The chapter presents an overview of the system to be implemented, an introduction to the customer's environment and application area.

2.1 Description of the application area

Overall, the environment of Tukko (Traffic Visualizer) revolves around providing users with access to comprehensive traffic information through a modern and accessible web application. By leveraging CSC servers and a Linux-based virtual machine instance, Tukko delivers a reliable and scalable solution for visualizing Finnish traffic data, catering to the needs of users across various platforms and devices.

2.2 The integration of the system into its environment

Tukko (Traffic Visualizer), serves as a web-based application designed to display general data and hotspots of Finnish traffic information. Its primary function is to aggregate and present real-time and historical traffic data in an intuitive and visually engaging manner. Users can access Tukko through modern web browsers on various operating systems to gain insights into traffic conditions, identify congestion points, and plan routes effectively.

2.3 Hardware environment

Tukko operates across four Docker containers, consuming approximately 140MiB of RAM when all containers are running, before extensive logging occurs. Among these containers, MongoDB generates the most logs but is subject to limits that scale in proportion to the available RAM on the hardware running the container.

2.4 Software Environment

As the entire stack is dockerized, all your environment needs is docker support.

2.5 Key boundary conditions for implementation

Important boundary conditions for the Tukko (Traffic Visualizer) system include:

Hardware Requirements: The implementation hardware must meet the specifications necessary for running Docker containers and supporting virtualized software efficiently. This includes adequate RAM, CPU capabilities, and storage capacity to accommodate the Tukko application and its associated containers.
Software Dependencies: The system relies on specific software components, including Docker for containerization, MongoDB for data storage, and various libraries and frameworks for web application development.
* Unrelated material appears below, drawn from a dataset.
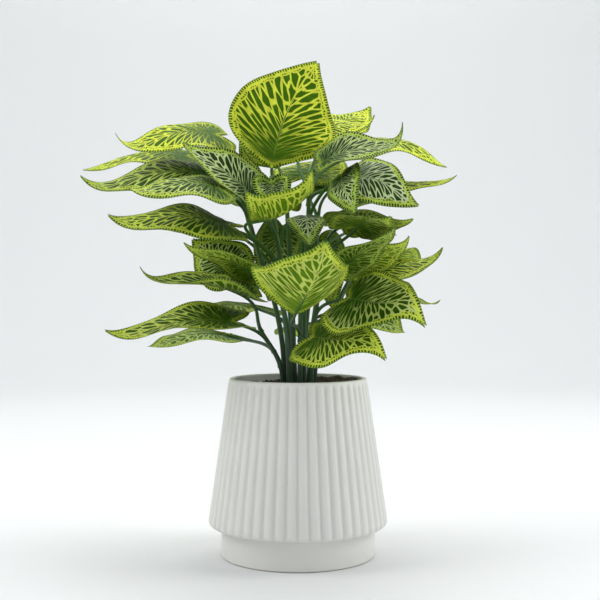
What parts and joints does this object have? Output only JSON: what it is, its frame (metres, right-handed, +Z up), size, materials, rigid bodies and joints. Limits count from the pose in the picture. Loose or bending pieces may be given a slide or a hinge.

Compatibility with these software dependencies is essential for the proper functioning of Tukko.
Response Times: Tukko should provide timely responses to user requests for traffic data visualization. Response times should be optimized to ensure a smooth user experience, with minimal latency in loading and updating traffic information.
Accuracy of Data: The accuracy of the traffic data presented by Tukko is critical for providing reliable insights to users. Data sources and algorithms used for data processing must be accurate and up-to-date to ensure the integrity of the information displayed.
Security Requirements: Tukko must adhere to stringent security standards to protect user data, prevent unauthorized access, and mitigate potential security vulnerabilities. This includes implementing encryption, access controls, authentication mechanisms, and secure communication protocols to safeguard sensitive information.
Compliance with Laws and Regulations: The system must comply with relevant laws and regulations governing data privacy, transportation, and software usage in the jurisdiction where it operates. This includes adherence to GDPR (General Data Protection Regulation) requirements for handling personal data and any other applicable regulations.
Criticality and Reliability: Tukko may be considered a critical system for users relying on traffic information for planning and navigation. Therefore, it must demonstrate high reliability and uptime to ensure uninterrupted access to traffic data when needed.
Programming Language and Code Standards: Instructions regarding the programming language(s) used in the development of Tukko, as well as guidelines for code comments, variable naming conventions, function definitions, and other coding standards, should be documented to ensure consistency and maintainability of the codebase.
Documentation and Maintenance: Comprehensive documentation of the system architecture, configuration settings, APIs, and deployment procedures should be provided to facilitate system maintenance and troubleshooting. Additionally, guidelines for future updates, bug fixes, and enhancements should be outlined to ensure the longevity and scalability of the Tukko application.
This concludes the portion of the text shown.